Check your understanding

1. What does dy/dx = f(x, y) assign to each point of the plane?
The equation gives the tangent slope of a solution at each point (x, y) — that is exactly what the slope field draws.
2. A solution curve of the equation must…
A solution flows along the field, matching the prescribed slope at every point, so it is tangent to the segments.
3. For dy/dx = y, along which line is the slope zero?
The slope equals y, so it is zero where y = 0. That horizontal line is itself an equilibrium solution.
4. What does an initial condition like y(0) = 1 do?
The general solution is a family of curves; an initial condition picks the single curve passing through the given point.
5. Why can two distinct solution curves never cross (for a well-behaved f)?
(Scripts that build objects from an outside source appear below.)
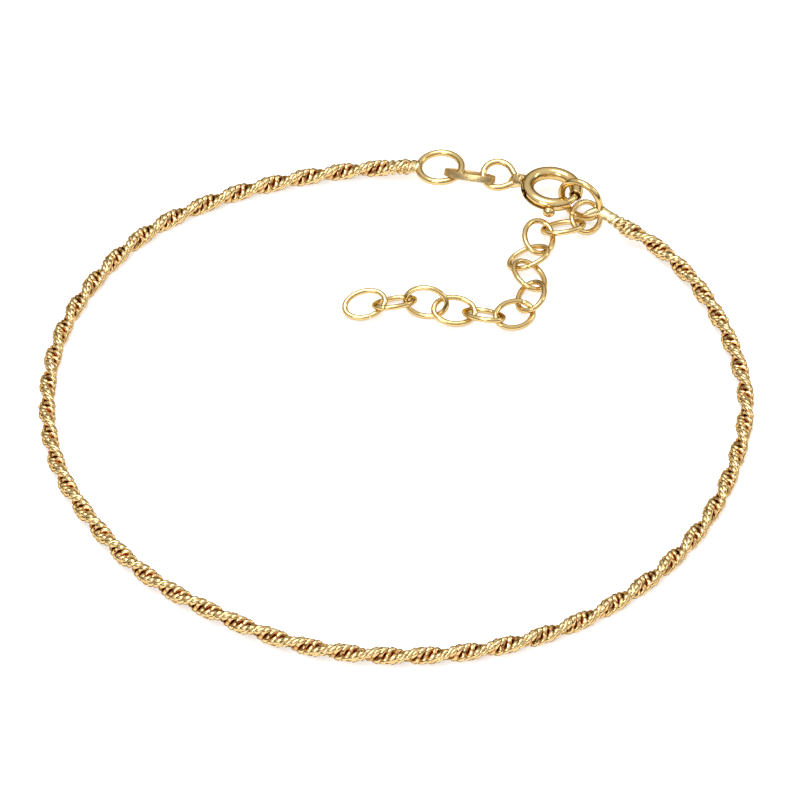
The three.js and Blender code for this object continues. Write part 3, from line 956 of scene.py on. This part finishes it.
def build_bolt():
    """The bolt's wire, its post and its thumb knob."""
    radius = BOLT_WIRE / 2
    tail = radius + 0.07  # behind the knob the wire fills the bore, and shows in the slot
    thinning = (KNOB_ANGLE - 10, KNOB_ANGLE + 4)
    ends = math.degrees(radius / CLASP_RADIUS)
    path, radii = [], []
    for t in np.linspace(0, math.pi / 2, 7):
        path.append(BOLT_ARC[0] + ends * (1 - math.cos(t)))
        radii.append(tail * math.sin(t))
    for angle in np.linspace(BOLT_ARC[0] + ends, BOLT_ARC[1] - ends, 60)[1:-1]:
        path.append(angle)
        radii.append(float(np.interp(angle, thinning, (tail, radius))))
    for t in np.linspace(math.pi / 2, 0, 7):
        path.append(BOLT_ARC[1] - ends * (1 - math.cos(t)))
        radii.append(radius * math.sin(t))
    points = [
        (CLASP_RADIUS * math.cos(math.radians(a)), CLASP_RADIUS * math.sin(math.radians(a)), 0)
        for a in path
    ]
    wire = tube(points, radii, WIRE_SIDES)
    out, along, across = KNOB_HALF
    foot = KNOB_REACH - out
    post = [(CLASP_RADIUS, 0.11), (CLASP_RADIUS + 0.5, 0.11), (foot - 0.03, 0.15)]
    collar = [(foot, 0.34), (foot + 0.1, 0.4), (foot + 0.16, 0.37)]
    collar_top = 1.05  # radians from the ball's foot to where the collar ends
    ball = [
        (KNOB_REACH - out * math.cos(t), along * math.sin(t))
        for t in np.linspace(collar_top, math.pi, 14)
    ]
    turn = Matrix.Rotation(math.radians(KNOB_ANGLE), 4, "Z")
    knob = moved(lathe(post + collar + ball, across / along), turn)
    mesh = mesh_of("bolt", [wire, knob])
    mesh.materials.append(made_once(polished_gold))
    mesh.transform(clasp_place())
    finished("spring_ring_bolt", mesh, "bolt", "gold_polished", "clasp_bolt")


# ---------- stage ----------
VIEW_MIDDLE = (0.305, 0.622, 0.003)  # what the camera looks at, in millimetres
FLOOR_RADIUS = 1.6  # in metres


def build_floor():
    """A plain pale floor of matt card, which glows a little to stay pale."""
    work = bmesh.new()
    bmesh.ops.create_circle(work, cap_ends=True, segments=96, radius=FLOOR_RADIUS)
    mesh = bpy.data.meshes.new("floor")
    work.to_mesh(mesh)
    work.free()
    floor = bpy.data.objects.new("floor", mesh)
    bpy.context.scene.collection.objects.link(floor)
    material = bpy.data.materials.new("matt_white_card")
    material.use_nodes = True
    tree = material.node_tree
    shader = tree.nodes["Principled BSDF"]
    shader.inputs["Base Color"].default_value = bpy.context.scene.bracelet_stage.floor
    shader.inputs["Roughness"].default_value = 0.9
    shader.inputs["Specular IOR Level"].default_value = 0.2
    shader.inputs["Emission Color"].default_value = (1, 1, 1, 1)
    shader.inputs["Emission Strength"].default_value = 0.5
    mesh.materials.append(material)


def build_lights():
    """Large soft boxes, and a room that is dark near the floor and bright overhead."""
    for name, place, size, radiance in (
        ("softbox_overhead", (-0.10, 0.10, 0.75), (0.42, 0.42), 6.0),
        ("softbox_front", (-0.30, -0.55, 0.50), (0.30, 0.30), 5.0),
        ("softbox_right", (0.60, 0.15, 0.35), (0.16, 0.34), 3.0),
    ):
        light = bpy.data.lights.new(name, "AREA")
        light.shape = "RECTANGLE"
        light.size, light.size_y = size
        light.energy = radiance * math.pi * size[0] * size[1]
        lamp = bpy.data.objects.new(name, light)
        lamp.location = place
        lamp.rotation_euler = Vector(place).to_track_quat("Z", "Y").to_euler()
        bpy.context.scene.collection.objects.link(lamp)
    world = bpy.data.worlds.new("studio")
    bpy.context.scene.world = world
    world.use_nodes = True
    tree = world.node_tree
    way = add(tree, "ShaderNodeTexCoord").outputs["Generated"]
    height = add(tree, "ShaderNodeSeparateXYZ", {0: way}).outputs["Z"]
    ramp = add(tree, "ShaderNodeValToRGB", {"Fac": height})
    stops = ramp.color_ramp.elements
    stops[0].position, stops[0].color = 0.0, (0.08, 0.08, 0.08, 1)
    stops[1].position, stops[1].color = 1.0, (1, 1, 1, 1)
    for position, value in ((0.2, 0.1), (0.5, 0.75)):
        stops.new(position).color = (value, value, value, 1)
    room = tree.nodes["Background"]
    tree.links.new(ramp.outputs["Color"], room.inputs["Color"])
    backdrop = add(tree, "ShaderNodeBackground", {"Color": linear("#FFFFFF"), "Strength": 1.0})
    seen = add(tree, "ShaderNodeLightPath").outputs["Is Camera Ray"]
    both = add(tree, "ShaderNodeMixShader", {0: seen, 1: room, 2: backdrop})
    tree.links.new(both.outputs[0], tree.nodes["World Output"].inputs["Surface"])


def build_camera():
    """The camera, looking down at the bracelet from its front."""
    stage = bpy.context.scene.bracelet_stage
    data = bpy.data.cameras.new("camera")
    data.lens = stage.lens
    data.clip_start = 0.01
    camera = bpy.data.objects.new("camera", data)
    target = Vector(VIEW_MIDDLE) * MM
    back = Vector((0, -math.cos(stage.elevation), math.sin(stage.elevation)))
    camera.location = target + back * stage.distance
    camera.rotation_euler = (math.pi / 2 - stage.elevation, 0, 0)
    bpy.context.scene.collection.objects.link(camera)
    bpy.context.scene.camera = camera
    bpy.context.scene.view_settings.view_transform = "Standard"


# ---------- operators ----------
class BRACELET_OT_stage(bpy.types.Operator):
    """Sets up the floor, the lights and the camera"""

    bl_idname = "bracelet.stage"
    bl_label = "Stage"

    def execute(self, context):
        build_camera()
        build_floor()
        build_lights()
        return {"FINISHED"}


class BRACELET_OT_chain(bpy.types.Operator):
    """Builds the twisted curb chain along its route"""

    bl_idname = "bracelet.chain"
    bl_label = "Twisted chain"

    def execute(self, context):
        build_chain()
        return {"FINISHED"}


class BRACELET_OT_end_rings(bpy.types.Operator):
    """Builds the two end rings with their soldered tips"""

    bl_idname = "bracelet.end_rings"
    bl_label = "End rings"

    def execute(self, context):
        build_end_rings()
        return {"FINISHED"}


class BRACELET_OT_strap(bpy.types.Operator):
    """Builds the flat band link"""

    bl_idname = "bracelet.strap"
    bl_label = "Strap link"

    def execute(self, context):
        build_strap()
        return {"FINISHED"}


class BRACELET_OT_clasp_body(bpy.types.Operator):
    """Builds the spring ring's tube with its eye"""

    bl_idname = "bracelet.clasp_body"
    bl_label = "Clasp body"

    def execute(self, context):
        build_clasp_body()
        return {"FINISHED"}


class BRACELET_OT_bolt(bpy.types.Operator):
    """Builds the spring ring's bolt with its thumb knob"""

    bl_idname = "bracelet.bolt"
    bl_label = "Clasp bolt"

    def execute(self, context):
        build_bolt()
        return {"FINISHED"}


class BRACELET_OT_extension(bpy.types.Operator):
    """Builds the extension chain's oval links"""

    bl_idname = "bracelet.extension"
    bl_label = "Extension chain"

    def execute(self, context):
        build_extension()
        return {"FINISHED"}


OPERATORS = (
    BRACELET_OT_stage,
    BRACELET_OT_chain,
    BRACELET_OT_end_rings,
    BRACELET_OT_strap,
    BRACELET_OT_clasp_body,
    BRACELET_OT_bolt,
    BRACELET_OT_extension,
)


class BRACELET_PT_panel(bpy.types.Panel):
    """Lists the bracelet's settings and pieces"""

    bl_idname = "BRACELET_PT_panel"
    bl_label = "Bracelet"
    bl_space_type = "VIEW_3D"
    bl_region_type = "UI"
    bl_category = "Bracelet"

    def draw(self, context):
        for name, (_, label) in SETTINGS.items():
            box = self.layout.box()
            box.label(text=label)
            group = getattr(context.scene, name)
            for prop in group.bl_rna.properties:
                if prop.identifier not in ("rna_type", "name"):
                    box.prop(group, prop.identifier)
        for operator in OPERATORS:
            self.layout.operator(operator.bl_idname)


SETTINGS = {
    "bracelet_chain": (ChainSettings, "Chain"),
    "bracelet_wire": (WireSettings, "Rings and links"),
    "bracelet_finish": (FinishSettings, "Finish"),
    "bracelet_stage": (StageSettings, "Stage"),
}


def register():
    for name, (group, label) in SETTINGS.items():
        bpy.utils.register_class(group)
        setattr(bpy.types.Scene, name, PointerProperty(name=label, type=group))
    for operator in OPERATORS:
        bpy.utils.register_class(operator)
    bpy.utils.register_class(BRACELET_PT_panel)


def unregister():
    bpy.utils.unregister_class(BRACELET_PT_panel)
    for operator in reversed(OPERATORS):
        bpy.utils.unregister_class(operator)
    for name, (group, _) in SETTINGS.items():
        delattr(bpy.types.Scene, name)
        bpy.utils.unregister_class(group)


def main():
    """Builds every piece."""
    register()
    for operator in OPERATORS:
        group, name = operator.bl_idname.split(".")
        getattr(getattr(bpy.ops, group), name)()


if __name__ == "__main__":
    main()
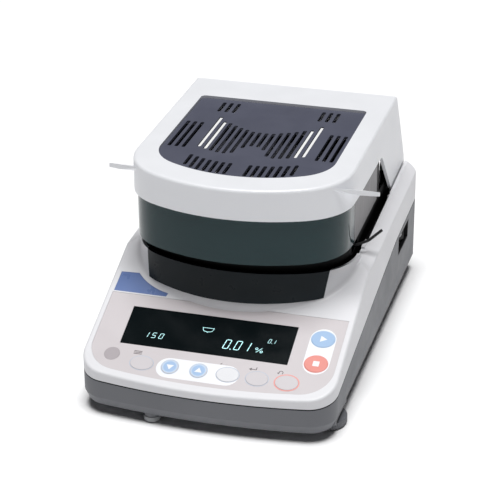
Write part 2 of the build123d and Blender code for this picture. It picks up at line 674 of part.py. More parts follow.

Uniqueness means each point has one prescribed slope, so only one solution can pass through it; crossing would demand two slopes at that point.
✅ Key takeaways
  • A first-order equation dy/dx = f(x, y) assigns a slope to every point of the plane.
  • Drawing those slopes as short segments produces the slope (direction) field — a picture of the equation.
  • A solution is a curve tangent to the field everywhere; an initial condition selects one particular solution from the family.
  • Isoclines (curves of constant slope) speed up hand sketches, and horizontal lines of zero slope are equilibrium solutions.
  • Equilibria that attract nearby curves are stable and those that repel them are unstable, and distinct solutions never cross when f is well behaved.